調査対象となった施設全体の92.8%が「介護事故やヒヤリハットなどの原因や対応に関する分析結果を、委員会などを通じて職員に周知している」と回答しています。また、43.7%の施設が「介護事故やヒヤリハットなどの原因に着目し、他の利用者一人ひとりのリスク評価や事故防止策の策定を行っている」としています。

さらに、介護事故防止に向けて効果のあった取り組みとして、52.1%の施設が「ヒヤリハットの原因究明や再発防止策の検討」を挙げています。このことから、多くの施設がヒヤリハット事例の報告や分析結果を介護事故防止に活用し、一定の成果を上げているといえるでしょう。また、各施設でヒヤリハット報告の重要性が十分に浸透してきていると考えられます。
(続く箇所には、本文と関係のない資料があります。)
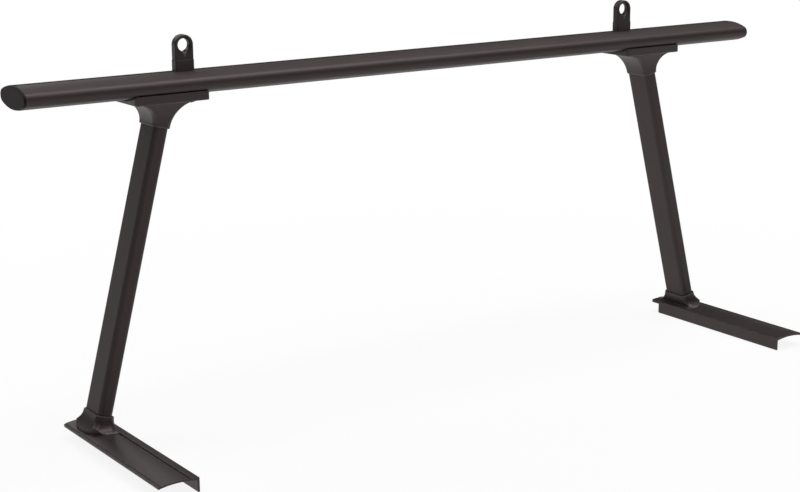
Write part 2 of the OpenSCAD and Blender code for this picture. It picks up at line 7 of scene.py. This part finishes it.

施設内でヒヤリハットの報告対象とする範囲については、「事故発生につながる可能性が高い・事例」と回答した施設の割合は 92.2%でした。一方で、「入所者への影響は認められなかった事例」も報告の対象に含めると回答した施設の割合は56%になっています。施設によって報告の対象範囲は異なり、利用者への影響が認められないならば報告不要の施設が半数近いようです。しかし、小さなヒヤリハットにも重大な事故につながる可能性があるということを考えると、ヒヤリハットの規模にかかわらず、報告をするほうがよいといえるでしょう。
ヒヤリハットの報告については、96.5%の施設が様式を定めています。さらに、「施設独自のヒヤリハット報告書」に記載している施設が78.4%、「施設独自のヒヤリハット報告書」が29.7%となっています。施設の取り決めに従って対応することで、業務の一環としてヒヤリハットの報告ができるのではないでしょうか。

「令和3年度介護報酬改定の効果検証及び調査研究」P46~52

報告された事例分析は介護者が行っているのが現状! 職種全体で共有を

「介護報酬改定の効果検証及び調査研究に係る調査」(2022年調査)によると、まとめたヒヤリハットや事故事例の分析や対策については、ほとんどの施設で介護職員、看護職員、特養では生活相談員にゆだねられているようです。また、その他の職種が事例の分析・対策にあまり関わっていないことも見受けられます。介護現場は多くの異なる職種が連携して働く職場ですから、分析や対策の検討には、他職種もかかわることが再発防止の観点からよいと考えられます。ヒヤリハットの分析や防止対策のための会議には全職員が参加して、職種にかかわらず全員がヒヤリハット事例を自分のことととらえられるようにしていきましょう。ヒヤリハット事例の共有・分析不足で同じような事例が発生しているという声があったり、全職種で情報共有することで、ヒヤリハットや介護事故が防ぐことができたという声もあったりします。
限られた職種だけで分析、対策をするのではなく、すべての職種で情報を共有しながら対策をしていきましょう。

「令和3年度介護報酬改定の効果検証及び調査研究」P46~52

重大事故につながらないようにヒヤリハットで対策していこう

ヒヤリハットに遭遇した場合に、事故につながらなかったからよかったと終わらせるのではなく、今後起こりうる重大な事故の予兆ととらえて、分析と対策を講じることが必要です。「ヒヤリハットは自分のミスが原因」ととらえて隠してしまうことがあります。このような思考回路にならないように、職員全体がヒヤリハットを「自分ごと」としてとらえて、情報を共有していくことが重要です。